There are, however, two things that stick in my gut.
1. When wealthy white westerners like us appeal for money to fund our mission-coated holidays. I got an email recently asking me to sponsor an Australian so he could go on a mission trip to another western nation! I couldn’t believe it. This was an upper middle class Australian who could give away half his wealth and still be a middle class Australian (as could I) and he wanted a hand out for a mission coated holiday in another western context! That’s about the worst of it. But I am still troubled when wealthy middle class Australians want other people to pay for their mission-coated holidays to developing world contexts. We could go without a few indulgences, save our money and let our friends give their money to the people we are going to serve who really need it!
2. The second thing is the lack of understanding by some that when white wealthy westerners go to developing world contexts, their very presence there is an enormous drain on local resources. My vexation would be greatly eased if we donated at least as much again to our host communities as it cost us to enjoy our mission-coated holiday. In some contexts our ‘feel-good’ labours deny the possibility for local employment, where unemployment is one of the main reasons for poverty, or distracts our hosts from the hand to mouth ministries that can often mean the difference between life and death.
Yes, I am all for holiday coated mission trips and mission coated holidays! Under God’s sovereign hand they can change our lives and the lives of those we go to serve through the development of long-term relationships and lasting commitments that bring untold blessing to all concerned.
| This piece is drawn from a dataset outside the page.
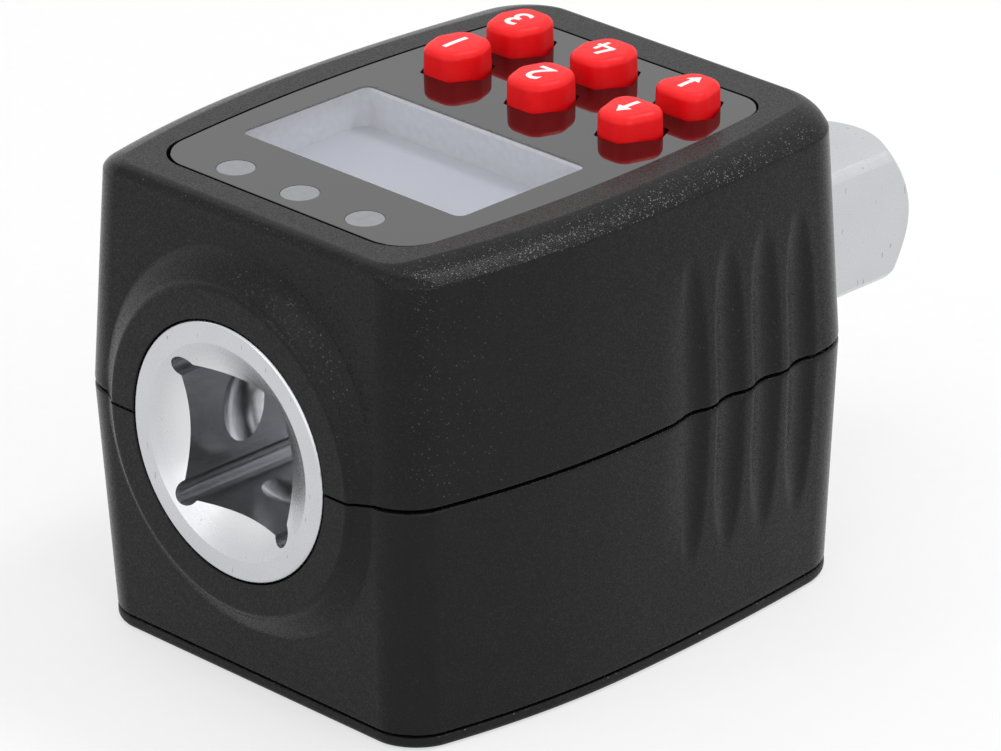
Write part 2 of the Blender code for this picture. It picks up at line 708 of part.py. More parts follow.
def make_upper_housing(way, ends):
    low = AXIS_Z + PARTING_GAP / 2
    levels = [body_ring(low), body_ring(SHOULDER_Z)]
    levels += [shoulder_ring(share) for share in (0.5, 0.75, 0.92, 1.0)]
    shell = part(loft("upper_housing", levels), "housing")
    combine(shell, "UNION", *ends["collars"])
    hollow = tool(loft("upper_hollow", [body_ring(AXIS_Z - 2.0 * MM, WALL), body_ring(DECK_BASE_Z, WALL)]))
    combine(shell, "DIFFERENCE", hollow)
    boss_base = low - 1.0 * MM
    spots = corner_spots(HOUSING_BOSS_X, HOUSING_BOSS_Y)
    root = DECK_BASE_Z + DECK / 2
    bosses = tool(rods("upper_bosses", spots, boss_base, root, HOUSING_BOSS_RADIUS))
    small = tool(rods("deck_bosses", board_screw_spots(), BOARD_TOP_Z + GAP, root, BOARD_BOSS_RADIUS, 8))
    combine(shell, "UNION", *ends["carriers"], bosses, small)
    pocket = tool(loft("panel_pocket", [plan_ring(POCKET, z) for z in (DECK_TOP_Z, RIM_Z + 2.0 * MM)]))
    margin = WINDOW_MARGIN + LCD_COLLAR + GAP
    opening = tool(loft("deck_window", [window_ring(margin, z) for z in (DECK_BASE_Z - MM, RIM_Z)]))
    lamp_spots = [(k * LAMP_PITCH, LAMP_Y) for k in (-1, 0, 1)]
    lamp_radius = LAMP_RADIUS + GAP
    lamp_holes = tool(rods("deck_lamp_holes", lamp_spots, DECK_BASE_Z - MM, RIM_Z, lamp_radius, LAMP_STEPS))
    keys = key_holes("deck_key_holes", KEY_GAP)
    pilot_top = low + HOUSING_SCREW_REACH + 1.0 * MM
    pilots = tool(rods("upper_pilots", spots, boss_base - MM, pilot_top, HOUSING_SCREW_RADIUS + GAP, 8))
    board_pilots = tool(
        rods("deck_pilots", board_screw_spots(), BOARD_TOP_Z - MM, DECK_BASE_Z + 0.4 * MM,
             BOARD_SCREW_RADIUS + GAP, 8)
    )
    flutes = flute_cutters("upper_flutes", 1)
    under = tool(boxes("under_parting", ((-0.06, -0.06, -0.01), (0.06, 0.06, low))))
    combine(shell, "DIFFERENCE", way, pocket, opening, lamp_holes, keys, pilots, board_pilots)
    combine(shell, "DIFFERENCE", flutes, under)


def bay_half_size():
    """Half the battery bay inside its walls, along X and Y."""
    x = CELL_LENGTH / 2 + BAY_END_SPACE
    y = 2 * CELL_RADIUS + CELL_SPACE / 2 + GAP
    return x, y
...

Terms like benefactor and beneficiary are evaporated by the reciprocity and mutuality of ministry that Paul spoke of in his longing to go to Rome (Romans 1:12) or that Jesus spoke about when he said it is more blessed to give than to get (Acts 20:35).
I recommend that we think through far more carefully:
➢ who and what these trips are really for
➢ what are the long-term goals and benefits that we are aiming
➢ how can our engagement with our brothers and sisters in Christ help build up their capacity for ministry and have a sustainable impact
➢ how can the impact that this engagement has had on us transform our life and ministry when we return to Australia
➢ what relationship responsibilities such encounters and experiences should place upon us for following 10, 20 or 30 years.